Job: Please print the full listing exactly.

Given information:
┏━━

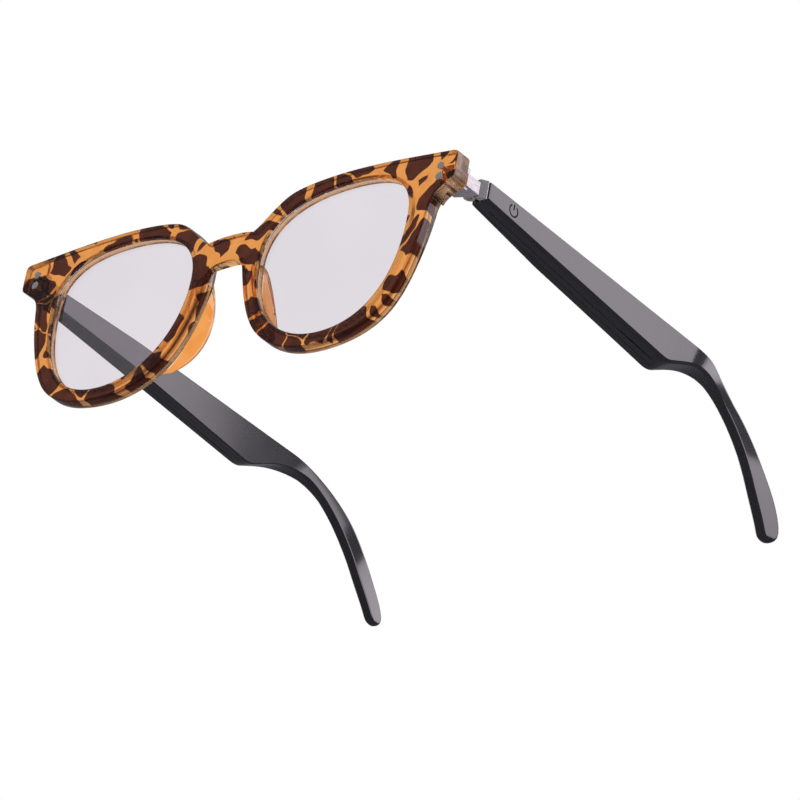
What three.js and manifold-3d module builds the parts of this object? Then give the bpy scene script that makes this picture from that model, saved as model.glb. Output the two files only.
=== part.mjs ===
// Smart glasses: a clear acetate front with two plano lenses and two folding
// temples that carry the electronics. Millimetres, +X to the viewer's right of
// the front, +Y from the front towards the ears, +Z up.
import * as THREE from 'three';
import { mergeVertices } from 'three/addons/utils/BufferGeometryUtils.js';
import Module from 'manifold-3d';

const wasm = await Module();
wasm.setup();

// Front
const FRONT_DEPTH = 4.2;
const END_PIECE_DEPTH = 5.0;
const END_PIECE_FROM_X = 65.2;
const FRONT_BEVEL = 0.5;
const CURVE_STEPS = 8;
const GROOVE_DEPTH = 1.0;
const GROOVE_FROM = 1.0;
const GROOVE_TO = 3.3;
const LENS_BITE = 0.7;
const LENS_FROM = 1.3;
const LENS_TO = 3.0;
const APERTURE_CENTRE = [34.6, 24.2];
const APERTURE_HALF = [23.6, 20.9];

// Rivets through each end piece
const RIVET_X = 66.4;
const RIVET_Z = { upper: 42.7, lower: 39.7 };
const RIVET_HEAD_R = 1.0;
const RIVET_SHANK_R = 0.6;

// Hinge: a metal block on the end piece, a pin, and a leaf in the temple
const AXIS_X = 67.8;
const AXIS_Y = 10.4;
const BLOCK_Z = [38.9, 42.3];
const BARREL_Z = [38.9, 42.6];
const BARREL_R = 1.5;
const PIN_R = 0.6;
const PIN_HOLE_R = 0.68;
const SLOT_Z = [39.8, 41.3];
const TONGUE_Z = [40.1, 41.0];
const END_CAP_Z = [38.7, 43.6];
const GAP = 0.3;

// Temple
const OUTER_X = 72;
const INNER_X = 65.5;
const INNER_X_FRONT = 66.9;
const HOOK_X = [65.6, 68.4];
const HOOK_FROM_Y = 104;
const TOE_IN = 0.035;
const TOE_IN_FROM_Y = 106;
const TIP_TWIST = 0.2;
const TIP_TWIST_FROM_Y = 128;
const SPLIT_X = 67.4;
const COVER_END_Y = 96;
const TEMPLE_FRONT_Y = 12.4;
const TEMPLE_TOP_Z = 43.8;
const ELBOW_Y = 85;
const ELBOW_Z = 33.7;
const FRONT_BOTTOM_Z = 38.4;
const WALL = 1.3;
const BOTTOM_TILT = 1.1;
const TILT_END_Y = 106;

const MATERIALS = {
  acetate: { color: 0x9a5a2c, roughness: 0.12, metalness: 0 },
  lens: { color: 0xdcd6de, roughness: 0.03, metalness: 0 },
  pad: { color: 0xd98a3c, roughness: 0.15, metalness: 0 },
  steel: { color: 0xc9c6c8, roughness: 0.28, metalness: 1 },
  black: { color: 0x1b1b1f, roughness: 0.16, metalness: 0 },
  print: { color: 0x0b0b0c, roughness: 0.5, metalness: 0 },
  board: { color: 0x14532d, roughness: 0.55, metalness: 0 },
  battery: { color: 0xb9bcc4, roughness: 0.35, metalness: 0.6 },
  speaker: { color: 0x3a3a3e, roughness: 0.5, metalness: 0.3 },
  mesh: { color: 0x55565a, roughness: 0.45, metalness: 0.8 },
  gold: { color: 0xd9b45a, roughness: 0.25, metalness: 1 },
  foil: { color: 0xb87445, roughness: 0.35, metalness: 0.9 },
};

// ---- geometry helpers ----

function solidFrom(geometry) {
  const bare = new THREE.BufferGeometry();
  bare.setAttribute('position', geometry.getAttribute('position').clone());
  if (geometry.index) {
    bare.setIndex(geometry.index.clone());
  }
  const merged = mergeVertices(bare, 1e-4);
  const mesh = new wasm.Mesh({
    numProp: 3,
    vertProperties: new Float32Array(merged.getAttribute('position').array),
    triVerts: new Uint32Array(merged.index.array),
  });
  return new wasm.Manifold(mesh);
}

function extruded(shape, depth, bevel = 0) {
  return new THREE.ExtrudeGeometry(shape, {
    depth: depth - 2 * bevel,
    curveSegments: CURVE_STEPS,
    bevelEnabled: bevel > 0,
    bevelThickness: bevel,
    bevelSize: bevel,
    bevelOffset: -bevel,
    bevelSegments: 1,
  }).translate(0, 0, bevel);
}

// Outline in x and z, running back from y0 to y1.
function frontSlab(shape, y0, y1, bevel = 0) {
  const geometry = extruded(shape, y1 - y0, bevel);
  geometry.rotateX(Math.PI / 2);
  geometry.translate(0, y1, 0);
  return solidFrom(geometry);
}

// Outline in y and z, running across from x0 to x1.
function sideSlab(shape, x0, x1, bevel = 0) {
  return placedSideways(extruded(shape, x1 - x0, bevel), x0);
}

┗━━

Exercise answer:
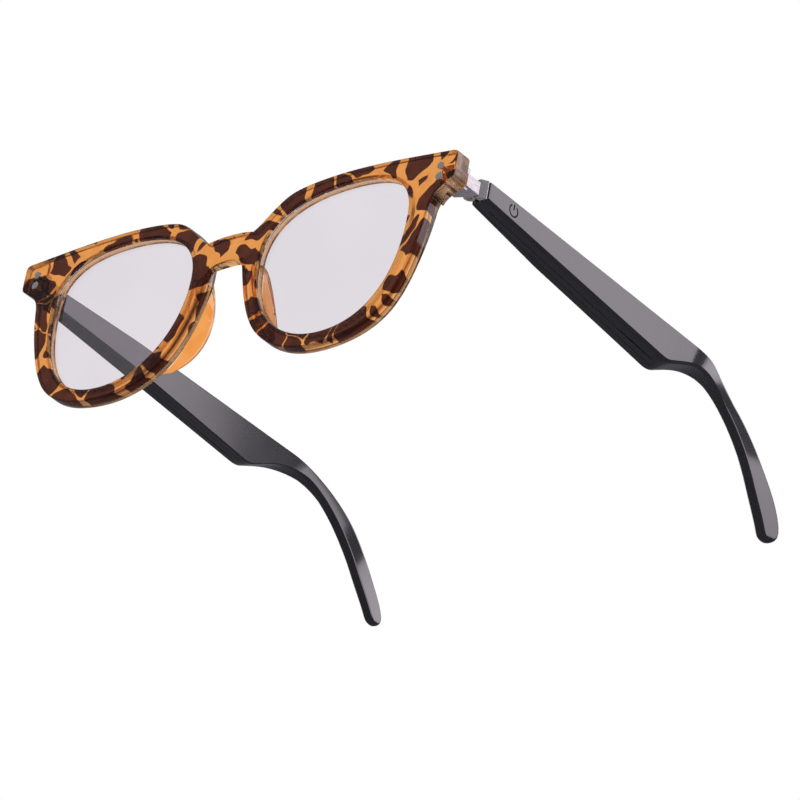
What three.js and manifold-3d module builds the parts of this object? Then give the bpy scene script that makes this picture from that model, saved as model.glb. Output the two files only.
=== part.mjs ===
// Smart glasses: a clear acetate front with two plano lenses and two folding
// temples that carry the electronics. Millimetres, +X to the viewer's right of
// the front, +Y from the front towards the ears, +Z up.
import * as THREE from 'three';
import { mergeVertices } from 'three/addons/utils/BufferGeometryUtils.js';
import Module from 'manifold-3d';

const wasm = await Module();
wasm.setup();

// Front
const FRONT_DEPTH = 4.2;
const END_PIECE_DEPTH = 5.0;
const END_PIECE_FROM_X = 65.2;
const FRONT_BEVEL = 0.5;
const CURVE_STEPS = 8;
const GROOVE_DEPTH = 1.0;
const GROOVE_FROM = 1.0;
const GROOVE_TO = 3.3;
const LENS_BITE = 0.7;
const LENS_FROM = 1.3;
const LENS_TO = 3.0;
const APERTURE_CENTRE = [34.6, 24.2];
const APERTURE_HALF = [23.6, 20.9];

// Rivets through each end piece
const RIVET_X = 66.4;
const RIVET_Z = { upper: 42.7, lower: 39.7 };
const RIVET_HEAD_R = 1.0;
const RIVET_SHANK_R = 0.6;

// Hinge: a metal block on the end piece, a pin, and a leaf in the temple
const AXIS_X = 67.8;
const AXIS_Y = 10.4;
const BLOCK_Z = [38.9, 42.3];
const BARREL_Z = [38.9, 42.6];
const BARREL_R = 1.5;
const PIN_R = 0.6;
const PIN_HOLE_R = 0.68;
const SLOT_Z = [39.8, 41.3];
const TONGUE_Z = [40.1, 41.0];
const END_CAP_Z = [38.7, 43.6];
const GAP = 0.3;

// Temple
const OUTER_X = 72;
const INNER_X = 65.5;
const INNER_X_FRONT = 66.9;
const HOOK_X = [65.6, 68.4];
const HOOK_FROM_Y = 104;
const TOE_IN = 0.035;
const TOE_IN_FROM_Y = 106;
const TIP_TWIST = 0.2;
const TIP_TWIST_FROM_Y = 128;
const SPLIT_X = 67.4;
const COVER_END_Y = 96;
const TEMPLE_FRONT_Y = 12.4;
const TEMPLE_TOP_Z = 43.8;
const ELBOW_Y = 85;
const ELBOW_Z = 33.7;
const FRONT_BOTTOM_Z = 38.4;
const WALL = 1.3;
const BOTTOM_TILT = 1.1;
const TILT_END_Y = 106;

const MATERIALS = {
  acetate: { color: 0x9a5a2c, roughness: 0.12, metalness: 0 },
  lens: { color: 0xdcd6de, roughness: 0.03, metalness: 0 },
  pad: { color: 0xd98a3c, roughness: 0.15, metalness: 0 },
  steel: { color: 0xc9c6c8, roughness: 0.28, metalness: 1 },
  black: { color: 0x1b1b1f, roughness: 0.16, metalness: 0 },
  print: { color: 0x0b0b0c, roughness: 0.5, metalness: 0 },
  board: { color: 0x14532d, roughness: 0.55, metalness: 0 },
  battery: { color: 0xb9bcc4, roughness: 0.35, metalness: 0.6 },
  speaker: { color: 0x3a3a3e, roughness: 0.5, metalness: 0.3 },
  mesh: { color: 0x55565a, roughness: 0.45, metalness: 0.8 },
  gold: { color: 0xd9b45a, roughness: 0.25, metalness: 1 },
  foil: { color: 0xb87445, roughness: 0.35, metalness: 0.9 },
};

// ---- geometry helpers ----

function solidFrom(geometry) {
  const bare = new THREE.BufferGeometry();
  bare.setAttribute('position', geometry.getAttribute('position').clone());
  if (geometry.index) {
    bare.setIndex(geometry.index.clone());
  }
  const merged = mergeVertices(bare, 1e-4);
  const mesh = new wasm.Mesh({
    numProp: 3,
    vertProperties: new Float32Array(merged.getAttribute('position').array),
    triVerts: new Uint32Array(merged.index.array),
  });
  return new wasm.Manifold(mesh);
}

function extruded(shape, depth, bevel = 0) {
  return new THREE.ExtrudeGeometry(shape, {
    depth: depth - 2 * bevel,
    curveSegments: CURVE_STEPS,
    bevelEnabled: bevel > 0,
    bevelThickness: bevel,
    bevelSize: bevel,
    bevelOffset: -bevel,
    bevelSegments: 1,
  }).translate(0, 0, bevel);
}

// Outline in x and z, running back from y0 to y1.
function frontSlab(shape, y0, y1, bevel = 0) {
  const geometry = extruded(shape, y1 - y0, bevel);
  geometry.rotateX(Math.PI / 2);
  geometry.translate(0, y1, 0);
  return solidFrom(geometry);
}

// Outline in y and z, running across from x0 to x1.
function sideSlab(shape, x0, x1, bevel = 0) {
  return placedSideways(extruded(shape, x1 - x0, bevel), x0);
}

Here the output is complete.